Illustration by Derek BaconCar and Driver
From the April 2022 issue of Car and Driver.
The other day a friend texted me a photo of an odometer reading 100,000.0 miles. Big deal, you’re thinking—these days 100,000 miles is basically the break-in period. But this one was notable because the odometer belongs to a 2017 Ford Mustang Shelby GT350, bought new in January 2018 and pressed into service as possibly the only long-haul commuter car in the Southeast with an 8250-rpm redline and a flat-plane crank. Its owner, Meares Heustess, ran a waste-collection business and used the GT350 to visit offices around South Carolina, with the occasional detour to Tail of the Dragon, racking up big miles on a car many owners deem too precious to actually drive. “I didn’t plan on driving it that much, but I just fell in love with it,” he tells me. “It’s the only car I’ve ever had that every day when I walk up to it, I think, ‘This is a stunning car.’ The cold start in the morning is a great way to start your day.” This guy is doing it right.

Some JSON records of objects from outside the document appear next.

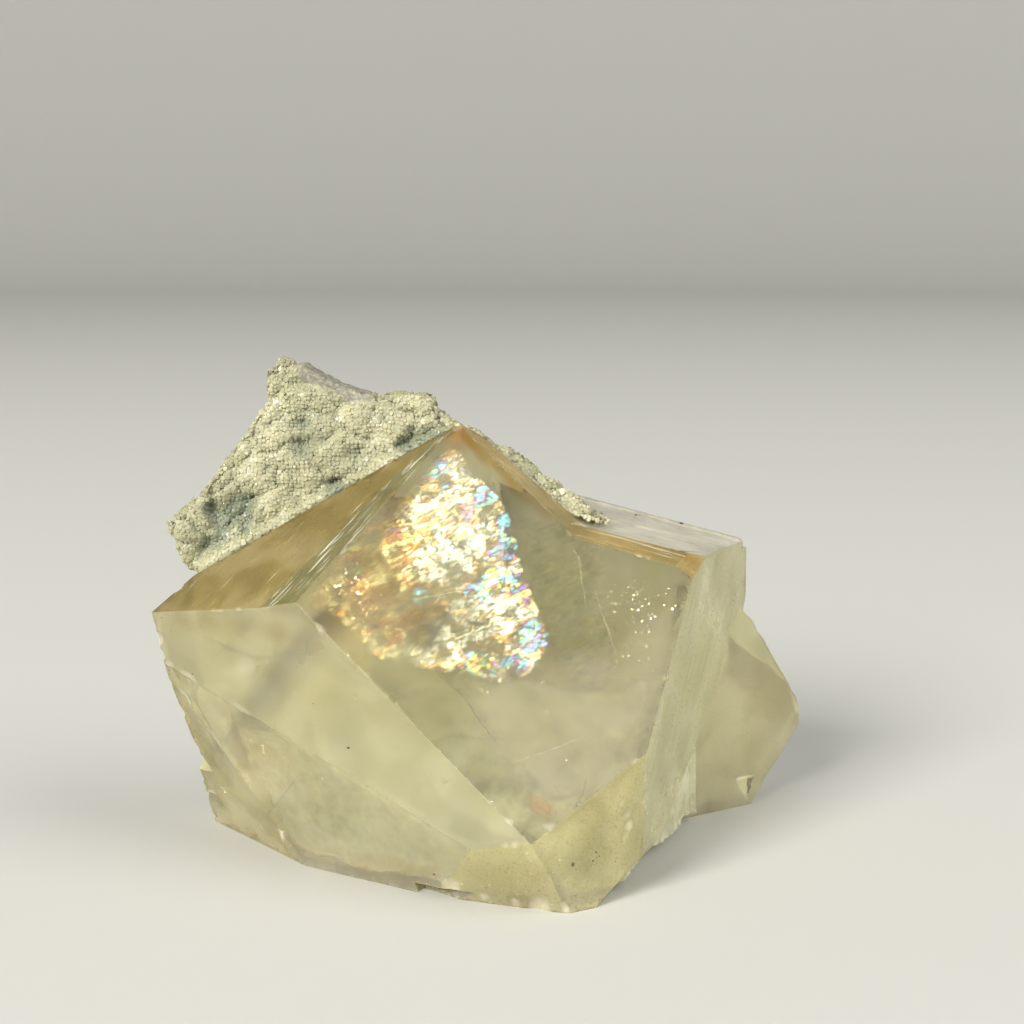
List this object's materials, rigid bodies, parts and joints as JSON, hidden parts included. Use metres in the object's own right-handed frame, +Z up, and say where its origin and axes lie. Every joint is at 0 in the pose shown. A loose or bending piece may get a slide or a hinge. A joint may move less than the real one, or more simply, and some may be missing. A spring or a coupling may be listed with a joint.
{
  "type": "calcite crystal group on chalcedony",
  "caption": "Honey-coloured translucent calcite crystal group with flat faces, grown on a leaning plate of pale sparkling drusy chalcedony.",
  "frame": {"origin": "middle of the specimen's bounding box, on the flat broken face that it rests on", "axes": "+Z up, the large clear window face of the calcite looks towards -Y and up, +X to the right when it is seen from that side"},
  "size_m": [0.0874, 0.0624, 0.0639],
  "materials": {
    "calcite": "clear to hazy honey-yellow crystal, smooth bright faces, iron-stained edges, iridescent inner fracture",
    "chalcedony": "pale grey-green translucent chalcedony under a sugary sparkling quartz druse"
  },
  "bodies": {
    "root": {"calcite": "calcite", "chalcedony": "chalcedony"}
  },
  "joints": []
}
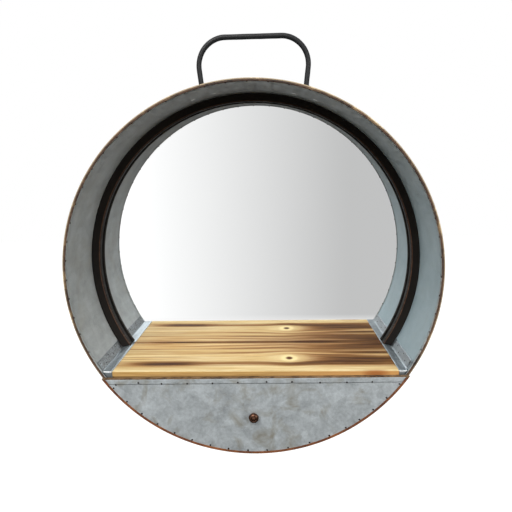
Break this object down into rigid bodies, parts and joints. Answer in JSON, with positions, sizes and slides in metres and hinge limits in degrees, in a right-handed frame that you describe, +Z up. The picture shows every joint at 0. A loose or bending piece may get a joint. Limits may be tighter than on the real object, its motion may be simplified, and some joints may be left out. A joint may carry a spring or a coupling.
{
  "type": "wall mirror with drawer",
  "caption": "Round wall mirror in a deep galvanised hoop with a wooden shelf, a drawer below it and a carrying handle on top.",
  "frame": {"origin": "centre of the hoop on the wall plane, at the back face of the backing board", "axes": "+Z up towards the handle, +X to the right seen from the front, -Y out of the wall towards the room"},
  "size_m": [0.5599, 0.1542, 0.6343],
  "materials": {
    "galvanised_sheet": "galvanised, mottled spangle",
    "rusty_edge": "rust-brown, satin",
    "dark_moulding": "near-black brown, satin",
    "mirror": "silvered",
    "backing": "raw fibreboard",
    "bent_plywood": "raw",
    "burnt_plank": "burnt softwood, satin",
    "drawer_wood": "raw plywood",
    "hardwood": "waxed",
    "gunmetal_rod": "gunmetal, satin",
    "dark_tack": "blackened steel",
    "zinc_screw": "zinc plated",
    "copper_knob": "antique copper"
  },
  "bodies": {
    "frame": {"hoop_core": "bent_plywood", "inner_skin": "galvanised_sheet", "outer_skin": "galvanised_sheet", "rim_strip": "rusty_edge", "rim_tacks": "dark_tack", "backing_board": "backing", "mirror_glass": "mirror", "board_screws": "zinc_screw", "moulding": "dark_moulding", "glass_rail": "hardwood", "hanger_left": "zinc_screw", "hanger_right": "zinc_screw", "hanger_screws": "zinc_screw", "handle_rod": "gunmetal_rod", "handle_saddle_left": "gunmetal_rod", "handle_saddle_right": "gunmetal_rod", "handle_rivets": "zinc_screw", "shelf_plank": "burnt_plank", "plank_screws": "zinc_screw", "bracket_left": "galvanised_sheet", "bracket_right": "galvanised_sheet", "bracket_tacks": "dark_tack", "cheek_left": "drawer_wood", "cheek_right": "drawer_wood", "cleat_left": "hardwood", "cleat_right": "hardwood", "runner_left": "hardwood", "runner_right": "hardwood", "cheek_screws": "zinc_screw", "runner_screws": "zinc_screw", "cleat_screws": "zinc_screw", "drawer_stop": "hardwood", "stop_screws": "zinc_screw"},
    "drawer": {"drawer_subfront": "drawer_wood", "drawer_side_left": "drawer_wood", "drawer_side_right": "drawer_wood", "drawer_back": "drawer_wood", "drawer_bottom": "drawer_wood", "box_nails": "zinc_screw", "front_screws": "zinc_screw", "front_core": "backing", "front_skin": "galvanised_sheet", "front_edging": "rusty_edge", "front_hem": "galvanised_sheet", "front_arc_tacks": "dark_tack", "front_top_tacks": "dark_tack", "knob": "copper_knob", "knob_screw": "copper_knob", "knob_washer": "zinc_screw", "knob_nut": "zinc_screw"}
  },
  "joints": [
    {"name": "drawer_slide", "type": "slide", "parent": "frame", "child": "drawer", "axis": [0, -1, 0], "range_m": [0, 0.08]}
  ]
}
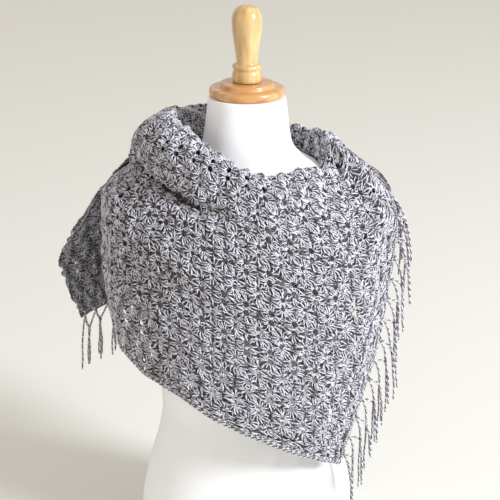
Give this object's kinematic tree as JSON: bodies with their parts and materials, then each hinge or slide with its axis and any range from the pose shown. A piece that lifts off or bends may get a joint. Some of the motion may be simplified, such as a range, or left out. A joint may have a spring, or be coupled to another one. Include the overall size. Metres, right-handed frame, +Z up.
{
  "type": "crocheted wrap on dress form",
  "caption": "Fringed rectangular wrap in crocheted shell-stitch lace, wound round the shoulders of a limbless dress form with a turned wooden neck cap.",
  "frame": {"origin": "on the form's axis, at the flat underside it stands on", "axes": "+Z up along the form's axis, +X to the form's own left side, -Y to its front"},
  "size_m": [0.5031, 0.3318, 0.7685],
  "materials": {
    "yarn": "grey marled crochet",
    "jersey": "smooth white jersey",
    "wood": "gloss varnish"
  },
  "bodies": {
    "root": {"front_panel": "yarn", "back_panel": "yarn", "neck_roll_front": "yarn", "neck_roll_back": "yarn", "left_shoulder": "yarn", "tail": "yarn", "front_fringe": "yarn", "tail_fringe": "yarn", "dress_form": "jersey", "neck_cap": "wood", "cap_handle": "wood"}
  },
  "joints": []
}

As for those of you with great cars wrapped in plastic in a climate-controlled storage facility, you deserve to be publicly shamed for your wretched mileage parsimony, your pointless automotive hoarding in the service of . . . what? Eternal perfection? Financial reward? You think a Buick GNX makes a nice conversation piece in your spotless garage? It probably does! But you should still drive it.
The time-warp car is a cliché on the auction circuit. So some chud bought an IROC Camaro new in 1985 and just stared at it till he died, and now it will sell for $50,000? Big deal. These lofty no-mileage sale prices almost never represent an actual financial win. But besides that, museum cars are just sad: Here’s a fun car that never had any fun. My IROC had 125,000 miles by the time I sold it, and that one lived the life a Camaro was meant to live—blue lights ever in the rearview mirror, the dulcet tones of Warrant rattling the back-window louvers, tires perpetually fried to the verge of racing-slick status. It is my belief that every time-capsule Camaro should be given to a 16-year-old who drives at least 15,000 miles per year. My proposal is pending with the Gates Foundation.
“But Ez, aren’t some cars just too rare and valuable to risk out there on public roads?” Shut it, Cameron’s dad from Ferris Bueller’s Day Off. I spent one college spring break with my friend Shezad’s aunt and uncle in Florida. The first time their garage door opened, my eyeballs fell out of my head. There were three Lamborghinis (Diablo, Countach, and LM002), a Ferrari Testarossa, a Bentley Turbo R. But the car that really obsessed me was the Ferrari F40. Shezad’s uncle, Dr. Nasir Khalidi, drove it on a 27-mile loop on the weeks he didn’t drive it to Sebring, eventually putting about 11,000 miles on it. Toward the end of the week, he gave me a ride in the F40. A 110-mph trip up an on-ramp helped erase the notion that any car could be too rarefied to thrash as its makers intended.
And while regular drives can reveal latent problems, not driving your cars can be just as bad. Dr. Khalidi died a few years ago, and the F40 is now in the hands of his son, Naveed—or more accurately, in the hands of the local dealer, where it is in pieces, getting a thorough tuneup. “They’re telling me I should have driven it more regularly,” Naveed says. Which is his plan, once it’s back in action. I’ve offered to help, because that’s the kind of guy I am.
Heustess’s GT350 has barely cooled down over the past four years, and it has only needed an evaporator, tires, and new batteries for the key fob. I ask if maybe he’s thought about counting those 100,000 trouble-free Shelby miles as a win, cashing in his chips, and getting something less high-strung. “Shit, it’s a Mustang,” he says. “I’m gonna drive it.”